19. Violating the KISS principle
Doug Pierce, technical architect at Datavantage, says that violating the KISS (keep it simple, stupid) principle is a systemic problem for IT. Pierce says he has seen “hundreds of millions” of dollars wasted on implementing, failing to implement, or supporting solutions that are too complex for the problem at hand. According to Pierce, although complex technologies such as CORBA and EJB are right for some organizations, many of the organizations using such technologies are introducing unnecessary complexity.

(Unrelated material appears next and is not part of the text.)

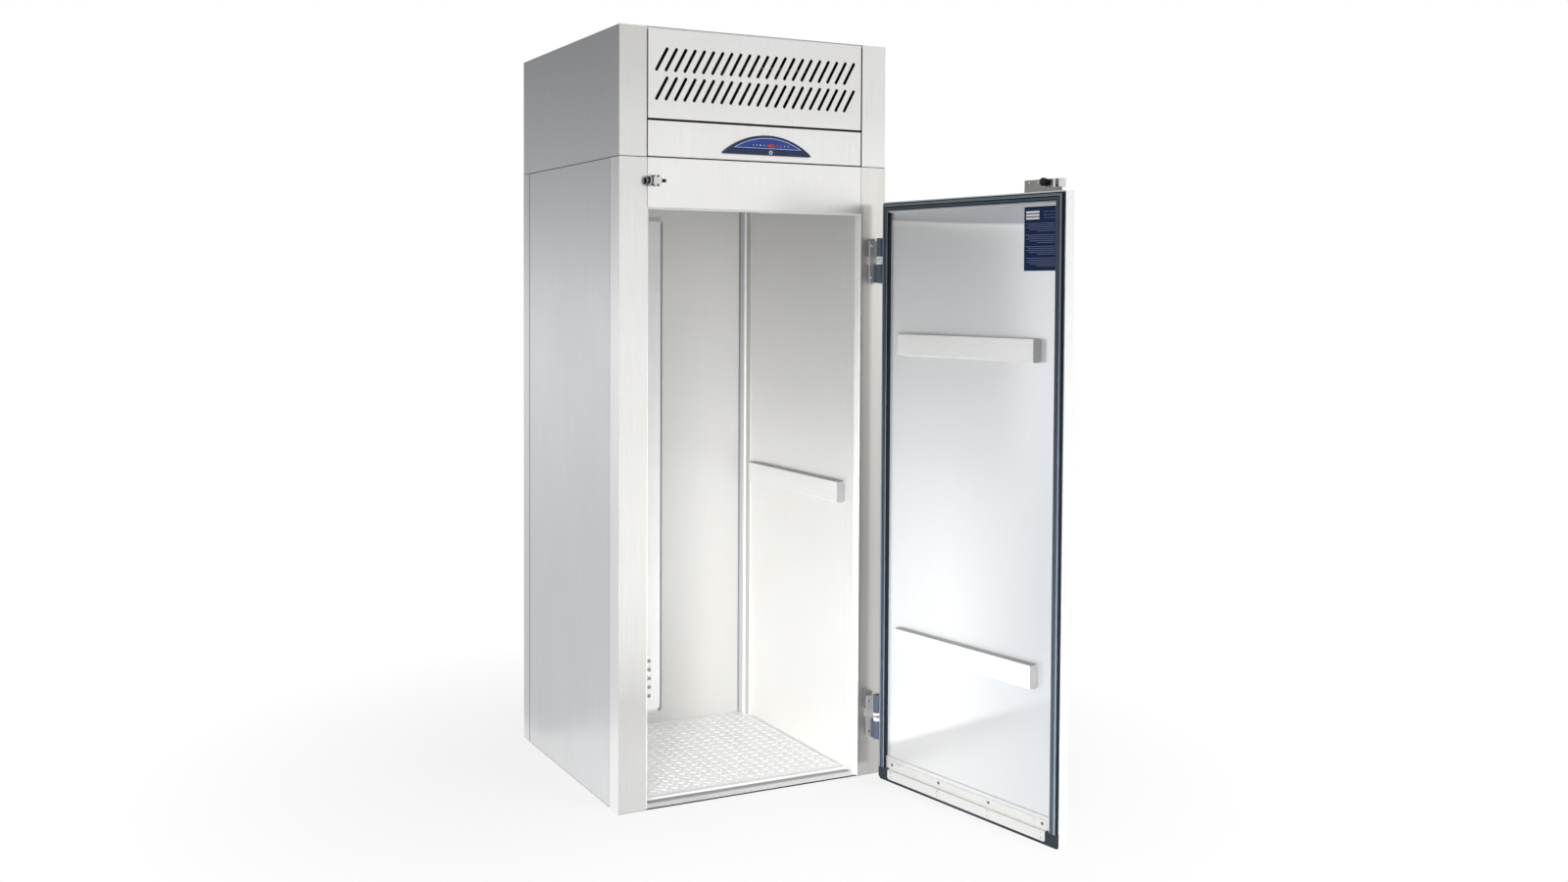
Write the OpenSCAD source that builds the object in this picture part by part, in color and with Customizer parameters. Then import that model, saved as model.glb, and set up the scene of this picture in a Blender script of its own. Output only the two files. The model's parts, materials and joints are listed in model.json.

This violation of the KISS principle directly contributes to many instances of project failures, high IT costs, unmaintainable systems, and bloated, low-quality, or insecure software. Pierce offers a quote from Antoine de Saint-Exupery as a philosophical guide for rooting out complexity in IT systems: “You know you’ve achieved perfection in design, not when you have nothing more to add, but when you have nothing more to take away.”
20. Being a slave to vendor marketing strategies
When it comes to network devices, databases, servers, and many other IT products, terms such as “enterprise” and “workgroup” are bandied about to distinguish products, but often those terms mean little when it comes to performance characteristics.
Quite often a product labeled as a “workgroup” product has more than enough capacity for enterprise use. The low cost of commodity hardware -- particularly when it comes to Intel-based servers -- means that clustering arrays of cheap, workgroup hardware into an enterprise configuration is often more redundant and scalable than buying more expensive enterprise servers, especially when it comes to Web apps.